すっと言える
【6月18日特記】 東京転勤が決まって、社内の多くの人が「東京希望やったんやて?」と話しかけて来る。決して東京に嫌々行くわけではないのだが、「東京希望だった」というのはちょっと違う。
現に自己申告書の転勤希望の欄には「今さら転勤しても仕方ないっしょ」(原文ママ)と書いていたのだから。
多分誰かの思い込みが広がったのだろう。
一方で逆の思い込みをした人もいる。かつての上司で、今はシニア・スタッフとして働いているT氏である。
T氏はエレベータで僕と一緒になると、僕の目をじっと覗き込んでこう言った。
「東京行くんやて? 希望と違うんやろ?」
これまたどうしてT氏がこんな風に思い込んだのかは謎だ。「希望に反して東京に飛ばされた」というのも違う。違い方としては「東京希望だった」というのより遥かに違う(笑)
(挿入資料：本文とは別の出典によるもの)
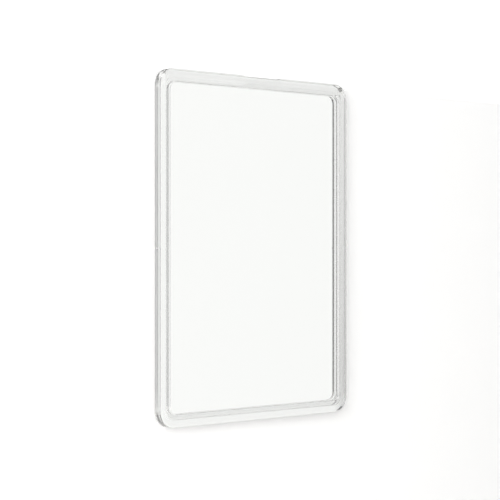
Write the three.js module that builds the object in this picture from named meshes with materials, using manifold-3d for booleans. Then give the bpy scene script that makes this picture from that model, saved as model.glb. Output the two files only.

でも、そう言われて、この人はなんと素敵な人だろうと思った。
意に反して異動させられた人間に、開口一番「希望と違うんやろ?」と話しかけられる人は滅多にいない──しかも、こんな風に優しい口調で。少なくとも僕にはできない。
相手が落ち込んでいるかもしれないと思うと、大抵の人はこんな話しかけになる。
「で、本人の希望としてはどうやったの?」
「東京希望やったん?」
「東京やて? ええなあ、俺も行きたかったわ」
下に行くほど(喋っている本人は、気を使ったり励ましたりしているつもりでも)不用意で、逆なでする言い方である。
おずおずと切り出して、相手の反応を見ながら言い方を考えるか、あるいは一番下の表現のように、最初から「かまし」に出るかである。
それに対して、顔を合わした瞬間に、すっと「希望と違うんやろ?」と言えるのはT氏の品格である。そして、それは他の誰にもできない、思いやりに溢れた表現なのである。
こっちが何を考える暇もないうちに、すっと一歩踏み込んで懐に入る感じ。剣道で言うと、すっと一歩踏み出すのと同時にすっと竹刀を振るう感じ。それは大上段に振りかぶった「面」ではなく、派手な動きの「抜き胴」でもなく、謂わば「小手」である。
あっと思ってるうちに気がついたら「小手」で一本取られている。僕はやっぱりこの人が好きだなあと思った。
「いや、異動希望は出してなかったんですが、老後は東京で暮らすつもりであることは会社に言ってました。そしたら『ちょっと早いけど、行くか?』って言われたんです」
と僕が答えると、彼は「なるほど。相変わらず老成しとるな」とよく分からないことを言い残して、笑いながらエレベータを降りて行った。